Tuesday, November 28, 2006

Uproar in Togo

The BBC reports that a government ban has been enforced on radio and television advertizements for traditional medicines in Togo. Phillipe Evegnon, president of the delightfully named High Audio Visual and Communication Authority, states that the advertizements poses risks to listeners and viewers, because the commercials give false information about the supposedly miraculous curative effect of herbal concoctions. Togolese radio and television stations are outraged, for obvious reasons: they get much of their revenue from traditional medicine commercials. About 80% of sub-Saharan Africans consult traditional healers; that is first-line medicine for the vast majority, who often cannot afford Western-style health care services anyway.
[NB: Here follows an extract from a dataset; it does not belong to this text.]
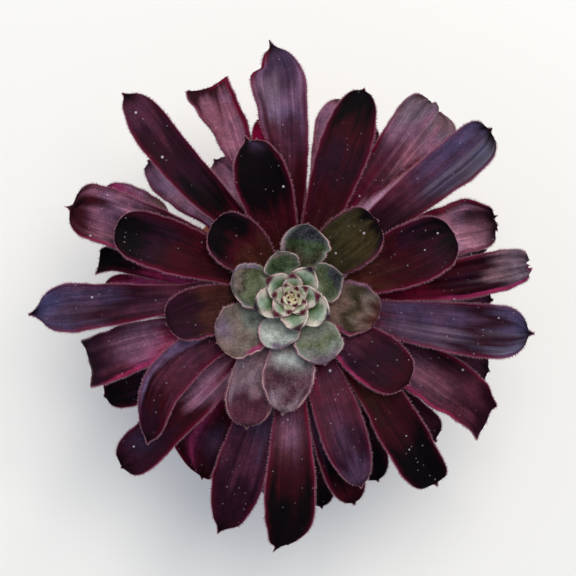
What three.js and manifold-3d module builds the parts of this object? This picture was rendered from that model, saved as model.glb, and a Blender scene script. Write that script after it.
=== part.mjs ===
// Potted aeonium: a dark purple leaf rosette on a bare woody stem, growing in a clay pot.
// Units are millimetres and +Z is up. The origin is on the ground, under the middle of the pot.
import * as THREE from "three";
import { mergeVertices } from "three/addons/utils/BufferGeometryUtils.js";
import Module from "manifold-3d";

const TOUCHING_GAP = 0.3; // left between pieces that touch

// Pot: a turned clay pot with a thick band round its rim and one drain hole.
const POT_HEIGHT = 58;
const POT_RIM_RADIUS = 33;
const POT_BAND_FOOT_RADIUS = 31.6; // outside of the band where it starts
const POT_BAND_STEP = 1.8; // how far the band stands out from the wall below it
const POT_BAND_DEPTH = 15;
const POT_FOOT_RADIUS = 22;
const POT_WALL = 3.6;
const POT_FLOOR = 4.5;
const POT_EDGE = 0.8; // chamfer on the foot, the band and the lip
const DRAIN_RADIUS = 5;
const POT_SIDES = 40;

// Soil: it fills the pot to just under the rim, slightly heaped round the stem.
const SOIL_DROP = 7; // from the rim down to the soil at the wall
const SOIL_HEAP = 2.5;
const SOIL_LUMP = 0.5;

// Stem: it stands straight in the soil, then bows over to the rosette's own axis.
const STEM_RADIUS = 5;
const STEM_FOOT_RADIUS = 5.8;
const STEM_DEPTH = 24; // length that stands in the soil
const STEM_SIDES = 16;
const STEM_TOP = 106.6; // where the stem ends under the heart
const ROSETTE_X = 2.7; // the rosette's axis, measured from the pot's
const ROSETTE_Y = -0.8;

// Leaves leave the stem one after another in a spiral, the youngest highest.
const SPIRAL_START = 108; // direction of the leaf of age 0, degrees anticlockwise from +X
const SPIRAL_TURN = 137.9; // degrees from each leaf to the next older one
const SPIRAL_TOP = 106; // height where the leaf of age 0 leaves the stem
const SPIRAL_PITCH = 0.44; // each older leaf sits this much lower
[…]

The relationship between traditional medicine in Africa and bioethics is sensitive. On the one hand, respect for culture seems to demand that the importance of traditional medicine in the life of Africans be acknowledged, particularly because it involves a gamma of longstanding, physical and spiritual healing practices. On the other hand, when clients are offered herbal remedies whose efficacy and side effects have not been tested, and when informed consent is considered a challenge to the authority of the healer, bioethicists (no matter where they are located) should raise objections. The more serious the ailment, and the more extravagant the claims made by the healer, the more responsibility the bioethicist (and lawyer, minister of health, and so on) has to advocate for the protection of patients. Aceme Nyika wrote a good article on this in Developing World Bioethics recently, though it makes you wonder whether traditional healers will survive being regulated by ethics committees and medical boards.